:: INSTRUCTION ::
Collect each line of the entries that holds the string "parts".

--------------------

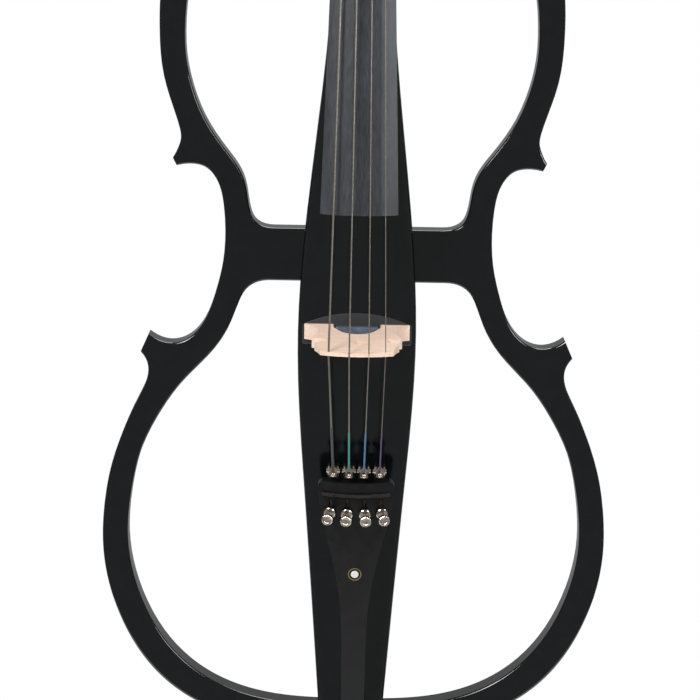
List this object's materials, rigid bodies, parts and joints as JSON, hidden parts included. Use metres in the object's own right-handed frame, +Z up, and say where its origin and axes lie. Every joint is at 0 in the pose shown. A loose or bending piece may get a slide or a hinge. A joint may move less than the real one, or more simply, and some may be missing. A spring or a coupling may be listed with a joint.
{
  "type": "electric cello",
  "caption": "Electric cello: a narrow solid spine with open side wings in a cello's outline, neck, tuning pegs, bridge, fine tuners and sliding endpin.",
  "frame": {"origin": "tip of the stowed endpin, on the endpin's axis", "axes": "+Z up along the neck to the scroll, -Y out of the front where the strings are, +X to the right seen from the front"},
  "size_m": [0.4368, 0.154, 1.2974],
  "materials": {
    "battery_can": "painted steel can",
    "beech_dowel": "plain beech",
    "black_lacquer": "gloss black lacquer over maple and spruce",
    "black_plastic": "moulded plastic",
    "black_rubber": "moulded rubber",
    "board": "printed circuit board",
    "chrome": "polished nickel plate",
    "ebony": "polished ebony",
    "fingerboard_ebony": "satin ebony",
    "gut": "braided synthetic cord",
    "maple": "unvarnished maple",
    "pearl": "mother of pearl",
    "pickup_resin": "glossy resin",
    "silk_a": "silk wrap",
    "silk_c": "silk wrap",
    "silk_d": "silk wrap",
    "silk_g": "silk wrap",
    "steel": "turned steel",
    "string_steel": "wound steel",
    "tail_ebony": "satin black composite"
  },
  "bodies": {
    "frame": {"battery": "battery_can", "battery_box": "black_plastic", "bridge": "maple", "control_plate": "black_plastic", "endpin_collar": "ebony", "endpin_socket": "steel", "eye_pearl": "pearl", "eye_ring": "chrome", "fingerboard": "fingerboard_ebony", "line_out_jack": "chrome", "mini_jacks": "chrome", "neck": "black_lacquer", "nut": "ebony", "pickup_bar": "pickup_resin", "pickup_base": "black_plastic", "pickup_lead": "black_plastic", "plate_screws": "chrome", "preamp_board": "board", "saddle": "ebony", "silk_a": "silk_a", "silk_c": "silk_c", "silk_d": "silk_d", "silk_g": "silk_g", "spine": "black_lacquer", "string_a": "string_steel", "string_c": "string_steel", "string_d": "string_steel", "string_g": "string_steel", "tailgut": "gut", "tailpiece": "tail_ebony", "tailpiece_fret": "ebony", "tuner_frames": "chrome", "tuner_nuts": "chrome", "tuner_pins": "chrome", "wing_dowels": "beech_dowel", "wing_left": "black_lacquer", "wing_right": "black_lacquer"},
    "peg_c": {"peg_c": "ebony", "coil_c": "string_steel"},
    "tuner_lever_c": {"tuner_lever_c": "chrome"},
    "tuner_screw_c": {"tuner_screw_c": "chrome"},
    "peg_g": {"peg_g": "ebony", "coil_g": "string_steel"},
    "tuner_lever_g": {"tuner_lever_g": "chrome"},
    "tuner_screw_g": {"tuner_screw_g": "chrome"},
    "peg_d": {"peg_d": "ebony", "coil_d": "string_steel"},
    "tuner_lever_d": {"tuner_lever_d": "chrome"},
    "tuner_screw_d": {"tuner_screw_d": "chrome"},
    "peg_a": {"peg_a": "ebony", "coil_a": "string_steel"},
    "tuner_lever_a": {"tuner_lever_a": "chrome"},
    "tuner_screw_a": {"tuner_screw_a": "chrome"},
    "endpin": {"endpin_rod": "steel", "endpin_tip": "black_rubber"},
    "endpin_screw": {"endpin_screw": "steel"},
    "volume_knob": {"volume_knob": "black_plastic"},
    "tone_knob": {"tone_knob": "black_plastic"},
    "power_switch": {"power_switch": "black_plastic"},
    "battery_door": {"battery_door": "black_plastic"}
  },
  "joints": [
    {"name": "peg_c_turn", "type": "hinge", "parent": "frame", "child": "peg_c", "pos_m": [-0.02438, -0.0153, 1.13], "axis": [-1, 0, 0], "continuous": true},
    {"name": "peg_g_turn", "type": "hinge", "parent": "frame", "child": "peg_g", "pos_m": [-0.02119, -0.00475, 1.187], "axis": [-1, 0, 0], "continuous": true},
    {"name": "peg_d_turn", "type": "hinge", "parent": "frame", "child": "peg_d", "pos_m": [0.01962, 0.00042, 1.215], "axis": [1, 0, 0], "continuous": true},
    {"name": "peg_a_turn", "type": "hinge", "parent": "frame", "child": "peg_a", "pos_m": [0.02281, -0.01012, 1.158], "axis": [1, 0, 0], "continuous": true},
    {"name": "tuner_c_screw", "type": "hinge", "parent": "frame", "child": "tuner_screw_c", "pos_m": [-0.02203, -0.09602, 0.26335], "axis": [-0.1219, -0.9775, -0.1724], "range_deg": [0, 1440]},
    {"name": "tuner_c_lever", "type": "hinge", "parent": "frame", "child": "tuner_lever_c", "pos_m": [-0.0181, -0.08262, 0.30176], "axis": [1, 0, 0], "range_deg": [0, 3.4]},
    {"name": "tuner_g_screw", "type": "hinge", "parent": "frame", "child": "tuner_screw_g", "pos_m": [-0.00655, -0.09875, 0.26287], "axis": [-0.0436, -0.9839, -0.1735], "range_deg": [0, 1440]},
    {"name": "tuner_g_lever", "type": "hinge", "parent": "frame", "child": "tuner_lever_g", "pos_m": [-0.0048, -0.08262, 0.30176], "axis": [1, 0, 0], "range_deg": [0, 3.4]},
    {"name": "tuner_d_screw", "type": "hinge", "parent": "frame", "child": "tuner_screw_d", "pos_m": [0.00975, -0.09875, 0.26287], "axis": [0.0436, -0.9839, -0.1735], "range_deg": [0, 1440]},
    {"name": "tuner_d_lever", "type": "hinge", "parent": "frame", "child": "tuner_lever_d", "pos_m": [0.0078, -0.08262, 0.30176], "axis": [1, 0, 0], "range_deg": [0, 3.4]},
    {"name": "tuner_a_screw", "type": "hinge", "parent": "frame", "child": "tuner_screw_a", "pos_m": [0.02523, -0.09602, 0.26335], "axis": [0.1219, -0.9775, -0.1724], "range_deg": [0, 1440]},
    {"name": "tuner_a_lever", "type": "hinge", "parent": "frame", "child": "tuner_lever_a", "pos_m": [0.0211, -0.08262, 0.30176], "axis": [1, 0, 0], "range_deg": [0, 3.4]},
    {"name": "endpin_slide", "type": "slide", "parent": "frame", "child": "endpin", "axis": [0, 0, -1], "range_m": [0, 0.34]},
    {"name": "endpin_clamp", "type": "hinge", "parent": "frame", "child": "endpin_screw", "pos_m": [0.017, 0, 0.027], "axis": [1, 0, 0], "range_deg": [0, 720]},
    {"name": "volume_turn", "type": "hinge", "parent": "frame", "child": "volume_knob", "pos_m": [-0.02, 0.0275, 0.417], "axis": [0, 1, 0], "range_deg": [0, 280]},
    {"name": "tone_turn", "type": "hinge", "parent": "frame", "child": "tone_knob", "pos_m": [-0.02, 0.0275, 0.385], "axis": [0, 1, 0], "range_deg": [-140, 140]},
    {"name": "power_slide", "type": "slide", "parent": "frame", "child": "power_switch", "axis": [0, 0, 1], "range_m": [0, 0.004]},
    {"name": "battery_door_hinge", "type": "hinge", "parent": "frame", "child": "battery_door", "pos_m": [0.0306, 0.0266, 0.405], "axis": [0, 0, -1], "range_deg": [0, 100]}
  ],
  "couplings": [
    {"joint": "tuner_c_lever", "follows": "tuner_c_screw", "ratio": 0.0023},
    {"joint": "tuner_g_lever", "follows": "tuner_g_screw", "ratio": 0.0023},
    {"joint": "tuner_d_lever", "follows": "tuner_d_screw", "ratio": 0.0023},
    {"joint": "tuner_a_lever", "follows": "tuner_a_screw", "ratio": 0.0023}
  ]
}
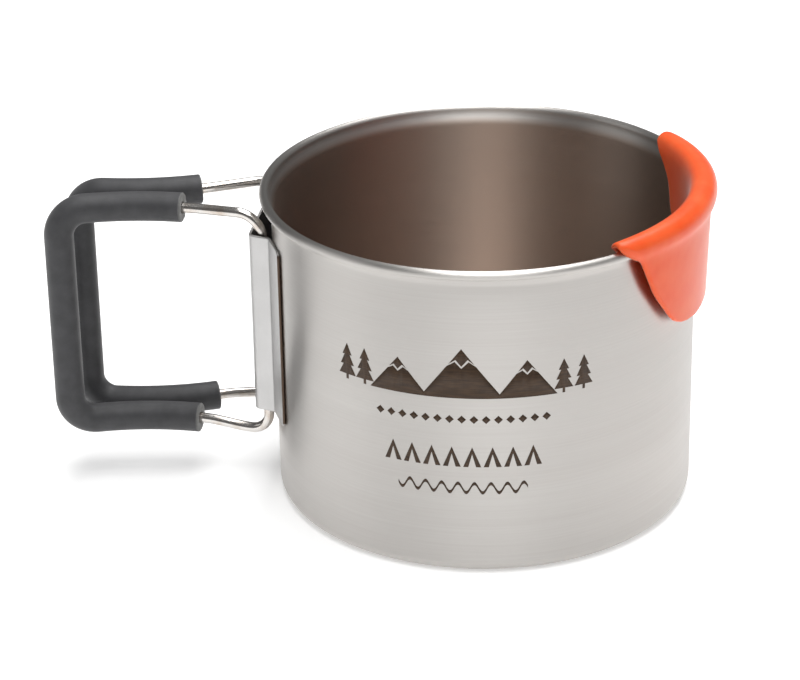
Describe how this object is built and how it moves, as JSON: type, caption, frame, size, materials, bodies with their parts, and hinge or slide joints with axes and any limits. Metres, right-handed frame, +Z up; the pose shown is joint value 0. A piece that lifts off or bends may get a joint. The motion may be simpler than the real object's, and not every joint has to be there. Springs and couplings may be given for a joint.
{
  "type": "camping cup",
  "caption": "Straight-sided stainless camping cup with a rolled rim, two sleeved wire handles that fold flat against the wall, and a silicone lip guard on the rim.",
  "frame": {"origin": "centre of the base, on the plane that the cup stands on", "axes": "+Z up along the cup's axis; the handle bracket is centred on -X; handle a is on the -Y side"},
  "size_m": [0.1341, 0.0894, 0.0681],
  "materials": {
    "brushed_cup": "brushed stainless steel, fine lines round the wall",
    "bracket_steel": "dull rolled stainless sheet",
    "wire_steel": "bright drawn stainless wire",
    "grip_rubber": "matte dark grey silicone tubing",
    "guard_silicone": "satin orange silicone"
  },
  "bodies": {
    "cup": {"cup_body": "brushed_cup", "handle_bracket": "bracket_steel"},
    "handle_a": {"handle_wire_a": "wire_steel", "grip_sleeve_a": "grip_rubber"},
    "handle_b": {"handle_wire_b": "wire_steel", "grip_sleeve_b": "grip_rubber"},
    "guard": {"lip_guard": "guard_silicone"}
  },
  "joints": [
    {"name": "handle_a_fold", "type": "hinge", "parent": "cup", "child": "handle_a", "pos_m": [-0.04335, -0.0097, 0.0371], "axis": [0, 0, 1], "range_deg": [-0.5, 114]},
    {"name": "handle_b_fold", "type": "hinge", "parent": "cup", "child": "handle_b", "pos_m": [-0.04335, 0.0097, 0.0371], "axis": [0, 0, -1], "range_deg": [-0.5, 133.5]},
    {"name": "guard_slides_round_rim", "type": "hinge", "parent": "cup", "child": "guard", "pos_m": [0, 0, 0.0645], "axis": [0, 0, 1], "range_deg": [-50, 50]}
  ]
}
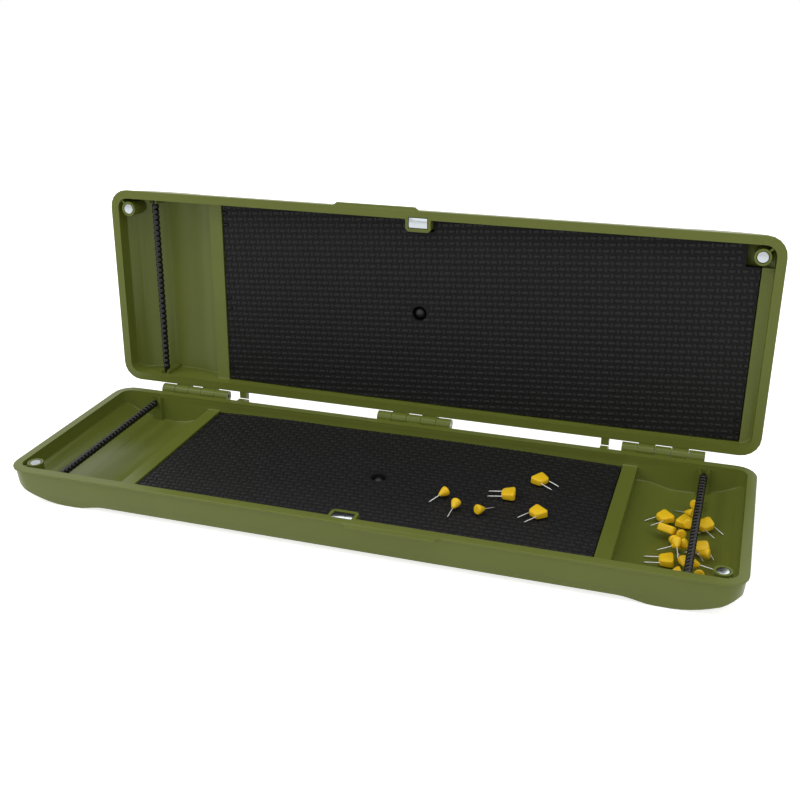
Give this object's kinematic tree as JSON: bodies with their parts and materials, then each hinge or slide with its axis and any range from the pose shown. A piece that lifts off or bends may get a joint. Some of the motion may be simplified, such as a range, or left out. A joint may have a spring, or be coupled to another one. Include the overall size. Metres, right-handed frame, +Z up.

--------------------

:: WRITTEN SOLUTION ::
List this object's materials, rigid bodies, parts and joints as JSON, hidden parts included. Use metres in the object's own right-handed frame, +Z up, and say where its origin and axes lie. Every joint is at 0 in the pose shown. A loose or bending piece may get a slide or a hinge. A joint may move less than the real one, or more simply, and some may be missing. A spring or a coupling may be listed with a joint.
Describe how this object is built and how it moves, as JSON: type, caption, frame, size, materials, bodies with their parts, and hinge or slide joints with axes and any limits. Metres, right-handed frame, +Z up; the pose shown is joint value 0. A piece that lifts off or bends may get a joint. The motion may be simpler than the real object's, and not every joint has to be there. Springs and couplings may be given for a joint.
Give this object's kinematic tree as JSON: bodies with their parts and materials, then each hinge or slide with its axis and any range from the pose shown. A piece that lifts off or bends may get a joint. Some of the motion may be simplified, such as a range, or left out. A joint may have a spring, or be coupled to another one. Include the overall size. Metres, right-handed frame, +Z up.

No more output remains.